-- STATED PROBLEM --
Begin with the line containing "# Check every" and end with the line containing "obj.matrix_world = Matrix.Identity(4)"; set down that block verbatim and nothing else.

-- RAW DATA --

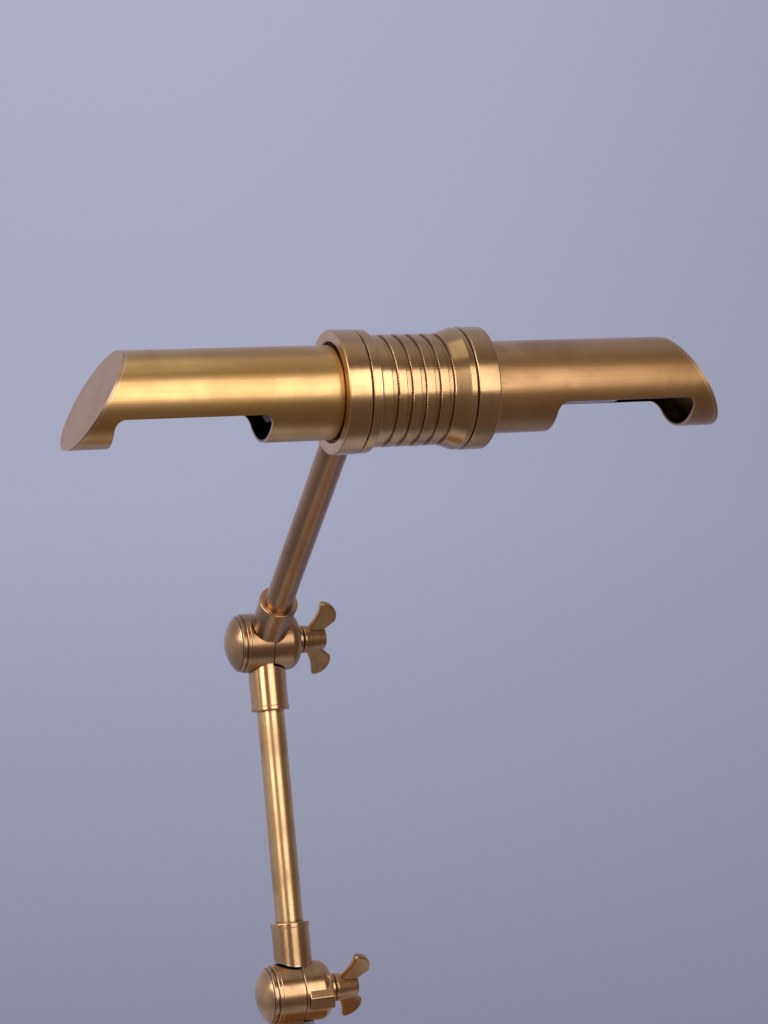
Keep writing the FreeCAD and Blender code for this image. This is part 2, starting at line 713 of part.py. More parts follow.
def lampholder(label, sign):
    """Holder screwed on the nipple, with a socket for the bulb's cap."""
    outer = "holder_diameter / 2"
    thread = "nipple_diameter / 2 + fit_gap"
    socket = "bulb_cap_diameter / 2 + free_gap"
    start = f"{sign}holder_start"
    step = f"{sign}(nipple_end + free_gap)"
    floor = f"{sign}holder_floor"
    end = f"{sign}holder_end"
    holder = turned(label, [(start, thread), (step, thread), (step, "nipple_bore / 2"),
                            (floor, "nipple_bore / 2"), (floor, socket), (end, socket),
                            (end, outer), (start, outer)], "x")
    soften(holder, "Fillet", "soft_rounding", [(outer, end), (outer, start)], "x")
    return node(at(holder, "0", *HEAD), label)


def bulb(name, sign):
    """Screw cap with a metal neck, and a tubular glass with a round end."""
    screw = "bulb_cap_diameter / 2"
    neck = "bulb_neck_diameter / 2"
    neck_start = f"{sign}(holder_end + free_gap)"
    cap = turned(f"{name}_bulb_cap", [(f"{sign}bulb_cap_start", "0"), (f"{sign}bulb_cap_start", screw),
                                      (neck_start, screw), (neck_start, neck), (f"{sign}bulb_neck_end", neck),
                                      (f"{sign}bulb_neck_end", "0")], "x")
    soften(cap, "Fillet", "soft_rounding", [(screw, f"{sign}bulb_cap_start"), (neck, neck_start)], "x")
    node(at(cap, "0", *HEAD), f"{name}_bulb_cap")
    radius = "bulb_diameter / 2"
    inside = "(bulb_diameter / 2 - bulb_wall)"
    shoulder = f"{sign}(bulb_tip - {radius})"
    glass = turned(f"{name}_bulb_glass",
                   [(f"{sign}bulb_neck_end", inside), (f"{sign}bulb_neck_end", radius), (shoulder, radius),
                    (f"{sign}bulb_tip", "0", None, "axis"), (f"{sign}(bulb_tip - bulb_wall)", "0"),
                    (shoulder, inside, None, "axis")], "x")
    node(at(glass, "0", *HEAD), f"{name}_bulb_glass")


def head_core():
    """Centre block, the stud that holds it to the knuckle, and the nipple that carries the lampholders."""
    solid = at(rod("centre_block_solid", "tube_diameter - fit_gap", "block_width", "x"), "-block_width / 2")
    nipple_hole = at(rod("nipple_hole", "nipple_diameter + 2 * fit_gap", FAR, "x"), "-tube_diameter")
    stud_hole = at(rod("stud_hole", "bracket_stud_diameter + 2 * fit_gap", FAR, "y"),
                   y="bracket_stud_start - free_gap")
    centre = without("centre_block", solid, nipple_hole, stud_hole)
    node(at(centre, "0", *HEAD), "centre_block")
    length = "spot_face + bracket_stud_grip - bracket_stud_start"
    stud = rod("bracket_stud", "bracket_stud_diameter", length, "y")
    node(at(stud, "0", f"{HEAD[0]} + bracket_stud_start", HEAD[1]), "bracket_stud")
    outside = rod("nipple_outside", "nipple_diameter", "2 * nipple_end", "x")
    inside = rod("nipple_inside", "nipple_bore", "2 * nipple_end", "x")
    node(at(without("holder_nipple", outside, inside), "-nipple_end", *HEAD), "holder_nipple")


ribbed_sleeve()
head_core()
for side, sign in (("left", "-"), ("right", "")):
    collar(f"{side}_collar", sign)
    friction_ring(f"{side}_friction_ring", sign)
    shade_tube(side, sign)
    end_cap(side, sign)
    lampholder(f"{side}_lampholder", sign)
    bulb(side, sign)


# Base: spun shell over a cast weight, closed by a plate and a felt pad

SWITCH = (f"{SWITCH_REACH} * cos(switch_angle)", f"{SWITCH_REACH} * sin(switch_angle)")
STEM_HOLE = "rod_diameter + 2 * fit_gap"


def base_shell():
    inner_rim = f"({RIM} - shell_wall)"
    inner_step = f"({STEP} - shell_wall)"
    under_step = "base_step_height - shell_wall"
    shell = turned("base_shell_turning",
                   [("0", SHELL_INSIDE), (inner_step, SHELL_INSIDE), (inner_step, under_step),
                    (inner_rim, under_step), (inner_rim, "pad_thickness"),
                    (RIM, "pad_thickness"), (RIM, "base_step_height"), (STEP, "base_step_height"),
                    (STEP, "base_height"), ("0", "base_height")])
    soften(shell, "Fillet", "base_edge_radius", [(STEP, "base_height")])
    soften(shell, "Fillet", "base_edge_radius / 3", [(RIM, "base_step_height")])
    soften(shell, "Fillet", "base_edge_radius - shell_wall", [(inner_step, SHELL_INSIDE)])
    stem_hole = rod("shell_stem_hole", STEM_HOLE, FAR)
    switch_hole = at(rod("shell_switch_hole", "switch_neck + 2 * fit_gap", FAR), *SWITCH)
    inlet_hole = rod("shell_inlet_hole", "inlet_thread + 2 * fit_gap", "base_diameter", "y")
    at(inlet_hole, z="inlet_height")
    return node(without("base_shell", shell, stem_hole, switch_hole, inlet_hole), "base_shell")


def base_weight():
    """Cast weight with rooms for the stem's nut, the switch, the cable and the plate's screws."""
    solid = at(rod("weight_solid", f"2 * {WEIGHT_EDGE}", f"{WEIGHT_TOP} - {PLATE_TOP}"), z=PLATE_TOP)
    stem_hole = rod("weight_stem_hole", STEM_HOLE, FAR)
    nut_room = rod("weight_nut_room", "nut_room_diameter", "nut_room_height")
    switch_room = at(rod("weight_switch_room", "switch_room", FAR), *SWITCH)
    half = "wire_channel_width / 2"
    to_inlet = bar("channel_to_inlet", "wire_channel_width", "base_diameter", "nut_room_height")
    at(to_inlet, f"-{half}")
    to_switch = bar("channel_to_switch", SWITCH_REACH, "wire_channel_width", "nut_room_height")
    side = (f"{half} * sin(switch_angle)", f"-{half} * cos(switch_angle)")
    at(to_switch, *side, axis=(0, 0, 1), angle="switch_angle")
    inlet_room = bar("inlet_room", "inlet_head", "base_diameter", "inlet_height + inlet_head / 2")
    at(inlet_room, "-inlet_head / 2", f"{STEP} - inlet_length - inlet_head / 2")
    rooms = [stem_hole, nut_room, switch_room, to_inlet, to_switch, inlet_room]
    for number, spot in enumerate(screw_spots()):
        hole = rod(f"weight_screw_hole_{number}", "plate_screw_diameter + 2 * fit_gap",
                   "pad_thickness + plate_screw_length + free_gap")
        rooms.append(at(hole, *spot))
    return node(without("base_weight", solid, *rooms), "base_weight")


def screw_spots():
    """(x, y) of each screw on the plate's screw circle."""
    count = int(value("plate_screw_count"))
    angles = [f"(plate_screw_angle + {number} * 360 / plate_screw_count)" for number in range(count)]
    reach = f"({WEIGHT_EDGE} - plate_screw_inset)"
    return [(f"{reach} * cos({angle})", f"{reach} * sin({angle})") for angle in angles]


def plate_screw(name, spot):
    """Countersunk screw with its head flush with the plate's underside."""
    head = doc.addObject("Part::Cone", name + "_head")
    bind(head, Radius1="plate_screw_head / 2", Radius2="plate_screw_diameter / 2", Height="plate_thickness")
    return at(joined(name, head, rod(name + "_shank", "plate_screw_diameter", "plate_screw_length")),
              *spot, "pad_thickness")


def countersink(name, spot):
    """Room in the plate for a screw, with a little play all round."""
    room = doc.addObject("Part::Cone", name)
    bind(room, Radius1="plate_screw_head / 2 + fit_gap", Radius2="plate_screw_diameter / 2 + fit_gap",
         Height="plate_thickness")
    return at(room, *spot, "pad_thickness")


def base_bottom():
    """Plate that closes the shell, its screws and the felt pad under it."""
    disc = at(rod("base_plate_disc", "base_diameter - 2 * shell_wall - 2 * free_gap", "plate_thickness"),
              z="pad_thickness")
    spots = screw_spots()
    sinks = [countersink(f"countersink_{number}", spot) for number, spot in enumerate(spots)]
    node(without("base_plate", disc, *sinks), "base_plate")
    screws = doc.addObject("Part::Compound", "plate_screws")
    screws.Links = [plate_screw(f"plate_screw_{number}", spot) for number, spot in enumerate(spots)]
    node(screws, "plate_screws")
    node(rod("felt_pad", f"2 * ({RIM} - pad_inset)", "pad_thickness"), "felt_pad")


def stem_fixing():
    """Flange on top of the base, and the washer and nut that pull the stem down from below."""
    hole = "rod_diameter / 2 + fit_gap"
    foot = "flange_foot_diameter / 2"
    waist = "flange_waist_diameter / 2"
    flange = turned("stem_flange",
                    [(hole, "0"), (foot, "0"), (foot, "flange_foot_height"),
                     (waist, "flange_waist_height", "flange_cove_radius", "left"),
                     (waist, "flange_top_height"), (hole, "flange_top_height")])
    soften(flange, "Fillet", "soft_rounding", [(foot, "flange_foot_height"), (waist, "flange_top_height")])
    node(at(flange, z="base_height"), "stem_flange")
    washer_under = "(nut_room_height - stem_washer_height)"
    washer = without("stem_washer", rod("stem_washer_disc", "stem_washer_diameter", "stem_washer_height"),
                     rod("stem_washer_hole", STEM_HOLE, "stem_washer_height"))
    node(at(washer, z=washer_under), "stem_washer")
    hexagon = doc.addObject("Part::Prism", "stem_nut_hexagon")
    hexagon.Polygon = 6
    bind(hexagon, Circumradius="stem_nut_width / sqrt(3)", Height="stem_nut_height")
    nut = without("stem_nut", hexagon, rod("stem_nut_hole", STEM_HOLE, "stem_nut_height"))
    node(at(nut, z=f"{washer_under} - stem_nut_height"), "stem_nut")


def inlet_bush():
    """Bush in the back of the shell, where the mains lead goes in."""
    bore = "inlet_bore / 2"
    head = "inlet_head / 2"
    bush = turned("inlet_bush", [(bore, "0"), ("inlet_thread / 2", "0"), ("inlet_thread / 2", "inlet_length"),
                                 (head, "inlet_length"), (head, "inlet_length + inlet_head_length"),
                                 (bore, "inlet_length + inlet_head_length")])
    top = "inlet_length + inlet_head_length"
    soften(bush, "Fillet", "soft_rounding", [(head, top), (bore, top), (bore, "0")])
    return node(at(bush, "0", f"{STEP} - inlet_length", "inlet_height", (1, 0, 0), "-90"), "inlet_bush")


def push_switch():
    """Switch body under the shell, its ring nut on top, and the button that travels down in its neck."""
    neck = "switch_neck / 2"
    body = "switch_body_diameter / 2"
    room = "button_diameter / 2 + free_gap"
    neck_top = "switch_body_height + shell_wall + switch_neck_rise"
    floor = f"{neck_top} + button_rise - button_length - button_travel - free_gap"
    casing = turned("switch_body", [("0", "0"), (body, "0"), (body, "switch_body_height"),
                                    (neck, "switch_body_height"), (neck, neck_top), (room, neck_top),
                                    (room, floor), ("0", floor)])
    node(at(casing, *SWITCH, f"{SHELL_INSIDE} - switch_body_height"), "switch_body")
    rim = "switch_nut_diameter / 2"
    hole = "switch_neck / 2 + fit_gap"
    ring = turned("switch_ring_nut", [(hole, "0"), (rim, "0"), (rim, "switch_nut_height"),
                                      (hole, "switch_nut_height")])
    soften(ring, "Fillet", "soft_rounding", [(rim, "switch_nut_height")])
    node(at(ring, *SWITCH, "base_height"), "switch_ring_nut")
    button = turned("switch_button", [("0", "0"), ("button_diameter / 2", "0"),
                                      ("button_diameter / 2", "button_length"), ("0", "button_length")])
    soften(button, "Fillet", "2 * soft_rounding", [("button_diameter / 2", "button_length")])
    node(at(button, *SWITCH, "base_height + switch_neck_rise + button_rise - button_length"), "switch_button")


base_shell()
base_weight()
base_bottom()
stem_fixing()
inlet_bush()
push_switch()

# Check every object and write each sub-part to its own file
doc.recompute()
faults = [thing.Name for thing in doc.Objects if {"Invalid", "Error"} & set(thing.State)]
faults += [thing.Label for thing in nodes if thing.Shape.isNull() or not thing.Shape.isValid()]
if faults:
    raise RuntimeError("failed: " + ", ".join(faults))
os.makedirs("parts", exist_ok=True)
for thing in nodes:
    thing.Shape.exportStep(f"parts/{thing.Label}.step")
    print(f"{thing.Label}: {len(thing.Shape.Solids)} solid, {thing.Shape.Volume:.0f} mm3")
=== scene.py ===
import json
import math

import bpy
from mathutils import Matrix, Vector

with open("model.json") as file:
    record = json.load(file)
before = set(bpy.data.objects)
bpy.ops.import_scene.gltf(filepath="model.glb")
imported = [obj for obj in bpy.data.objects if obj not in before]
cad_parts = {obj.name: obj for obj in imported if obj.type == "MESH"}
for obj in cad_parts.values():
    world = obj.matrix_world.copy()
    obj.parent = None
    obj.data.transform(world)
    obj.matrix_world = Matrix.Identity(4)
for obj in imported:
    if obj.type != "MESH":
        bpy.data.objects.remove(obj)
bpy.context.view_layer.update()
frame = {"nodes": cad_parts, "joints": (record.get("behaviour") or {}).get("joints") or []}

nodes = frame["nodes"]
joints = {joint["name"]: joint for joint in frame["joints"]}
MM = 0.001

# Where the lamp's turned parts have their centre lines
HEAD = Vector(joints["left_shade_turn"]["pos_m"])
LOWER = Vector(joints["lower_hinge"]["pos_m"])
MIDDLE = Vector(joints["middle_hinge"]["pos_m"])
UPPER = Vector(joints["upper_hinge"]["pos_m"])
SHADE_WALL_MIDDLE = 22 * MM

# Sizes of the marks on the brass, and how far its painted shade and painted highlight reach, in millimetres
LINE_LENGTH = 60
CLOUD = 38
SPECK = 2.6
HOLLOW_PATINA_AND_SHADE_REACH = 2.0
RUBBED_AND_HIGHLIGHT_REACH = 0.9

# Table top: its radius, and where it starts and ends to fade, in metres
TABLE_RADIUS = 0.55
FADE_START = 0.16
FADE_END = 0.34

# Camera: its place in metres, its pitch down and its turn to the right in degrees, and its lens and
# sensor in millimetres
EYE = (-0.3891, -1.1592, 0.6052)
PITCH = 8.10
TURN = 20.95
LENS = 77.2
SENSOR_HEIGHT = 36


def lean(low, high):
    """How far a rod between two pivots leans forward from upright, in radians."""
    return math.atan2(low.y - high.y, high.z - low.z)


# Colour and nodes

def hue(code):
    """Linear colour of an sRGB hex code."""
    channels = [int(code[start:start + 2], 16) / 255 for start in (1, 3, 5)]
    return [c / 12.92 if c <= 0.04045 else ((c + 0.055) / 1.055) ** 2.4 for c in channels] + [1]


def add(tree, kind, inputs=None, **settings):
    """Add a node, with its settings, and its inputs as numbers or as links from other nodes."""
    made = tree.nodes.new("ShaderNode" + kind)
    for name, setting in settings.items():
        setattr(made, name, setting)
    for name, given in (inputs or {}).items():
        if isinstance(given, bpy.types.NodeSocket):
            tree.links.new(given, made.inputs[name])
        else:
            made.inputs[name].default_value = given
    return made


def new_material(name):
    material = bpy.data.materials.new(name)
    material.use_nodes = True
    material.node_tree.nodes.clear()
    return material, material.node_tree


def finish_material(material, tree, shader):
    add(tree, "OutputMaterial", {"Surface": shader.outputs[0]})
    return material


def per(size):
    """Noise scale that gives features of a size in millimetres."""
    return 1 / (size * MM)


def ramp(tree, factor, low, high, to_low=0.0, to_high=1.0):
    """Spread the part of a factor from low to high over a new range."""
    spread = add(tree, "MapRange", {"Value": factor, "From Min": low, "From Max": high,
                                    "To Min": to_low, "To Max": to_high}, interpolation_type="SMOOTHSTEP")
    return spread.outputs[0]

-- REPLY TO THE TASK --
# Check every object and write each sub-part to its own file
doc.recompute()
faults = [thing.Name for thing in doc.Objects if {"Invalid", "Error"} & set(thing.State)]
faults += [thing.Label for thing in nodes if thing.Shape.isNull() or not thing.Shape.isValid()]
if faults:
    raise RuntimeError("failed: " + ", ".join(faults))
os.makedirs("parts", exist_ok=True)
for thing in nodes:
    thing.Shape.exportStep(f"parts/{thing.Label}.step")
    print(f"{thing.Label}: {len(thing.Shape.Solids)} solid, {thing.Shape.Volume:.0f} mm3")
=== scene.py ===
import json
import math

import bpy
from mathutils import Matrix, Vector

with open("model.json") as file:
    record = json.load(file)
before = set(bpy.data.objects)
bpy.ops.import_scene.gltf(filepath="model.glb")
imported = [obj for obj in bpy.data.objects if obj not in before]
cad_parts = {obj.name: obj for obj in imported if obj.type == "MESH"}
for obj in cad_parts.values():
    world = obj.matrix_world.copy()
    obj.parent = None
    obj.data.transform(world)
    obj.matrix_world = Matrix.Identity(4)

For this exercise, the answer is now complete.